Critical hardening review

  • Input validation: num_nodes clamped server-side via Query(ge=0, le=1000); db_total_bytes < 0 raises ValueError caught by the route, which falls back to the no_db_size degraded marker. Negative numbers cannot reach this path from real Storage metadata anyway (Azure does not return negative blob sizes).
  • XSS: machine_type is echoed verbatim into the planner's message string. React auto-escapes when rendering; the message is also shown raw in the tooltip via the title attribute, which the browser does not interpret as HTML. Safe.
  • Zero-division: The planner uses max(1.0, …) guards, and the upstream db_sharding.select_partitions_for_submit already short- circuits on zero nodes / zero bytes (we additionally pre-check those before calling it).
  • Thread / coroutine safety: pure function, no shared state, frozen dataclass. Safe under uvicorn workers and Celery workers alike.
  • Response payload size: ≈ 500 B per DB row added (15 fields, mostly numbers). Negligible.
  • Caching: SPA cache key includes subscriptionId, storage account, RG, numNodes, and machineType — multi-subscription / multi-cluster isolation preserved. Mutations now invalidate both the with-plan and without-plan listings via a predicate matcher.
  • Performance: planner is O(SKU catalog) per DB; catalog is ~30 entries; per-page render cost is < 1 ms.

Follow-ups

  • Phase 2 — actually warm the page cache. New Celery task warmup_database_daemonset that creates a per-node DaemonSet running vmtouch -t over the chosen shard layout, watches readiness via the K8s API, and persists progress to Table Storage.
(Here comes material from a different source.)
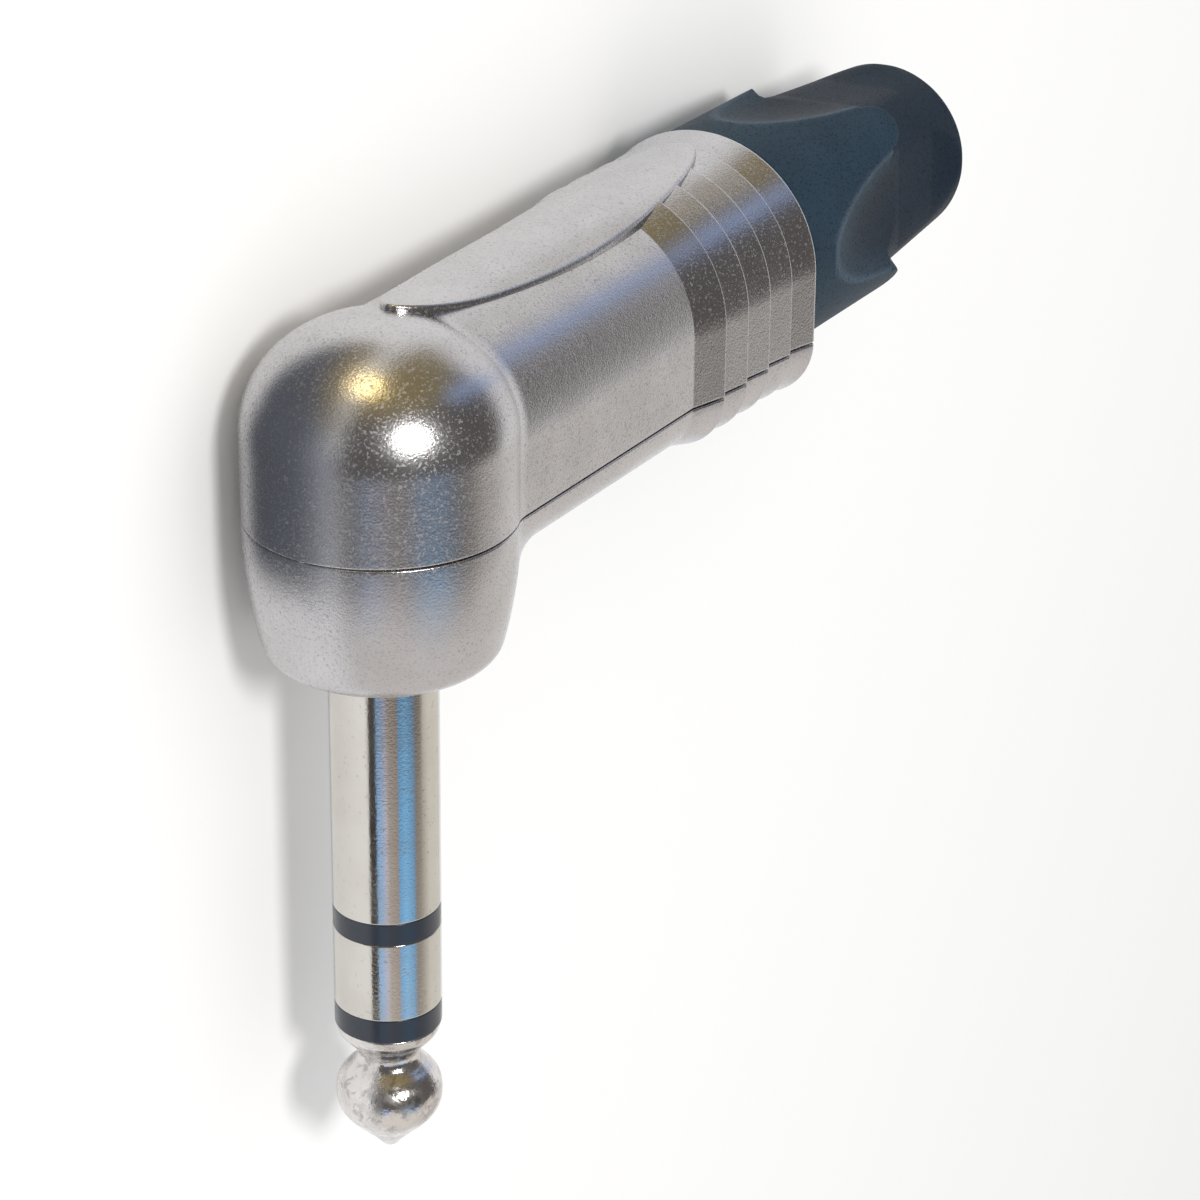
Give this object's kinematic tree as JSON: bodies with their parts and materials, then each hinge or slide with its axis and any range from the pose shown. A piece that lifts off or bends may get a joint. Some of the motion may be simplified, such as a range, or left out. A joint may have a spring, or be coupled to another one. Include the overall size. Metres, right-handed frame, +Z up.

The new feasible=false verdict from this Phase 1 work should also be a precondition check (refuse to enqueue) so we never ship a DaemonSet that the planner already said cannot fit.
  • Phase 3 — matrix view on the AKS card: rows = DBs, columns = download / shard / warmup. Warmup column shows N/M nodes warmed and surfaces the planner's node-shortage warnings inline.
  • Block the existing "Warmup" CTA in WarmupSection.tsx / ComputeSection.tsx when the planner returns feasible=false. Today only the dashboard banner conveys the verdict; the submit flows do not yet consume it.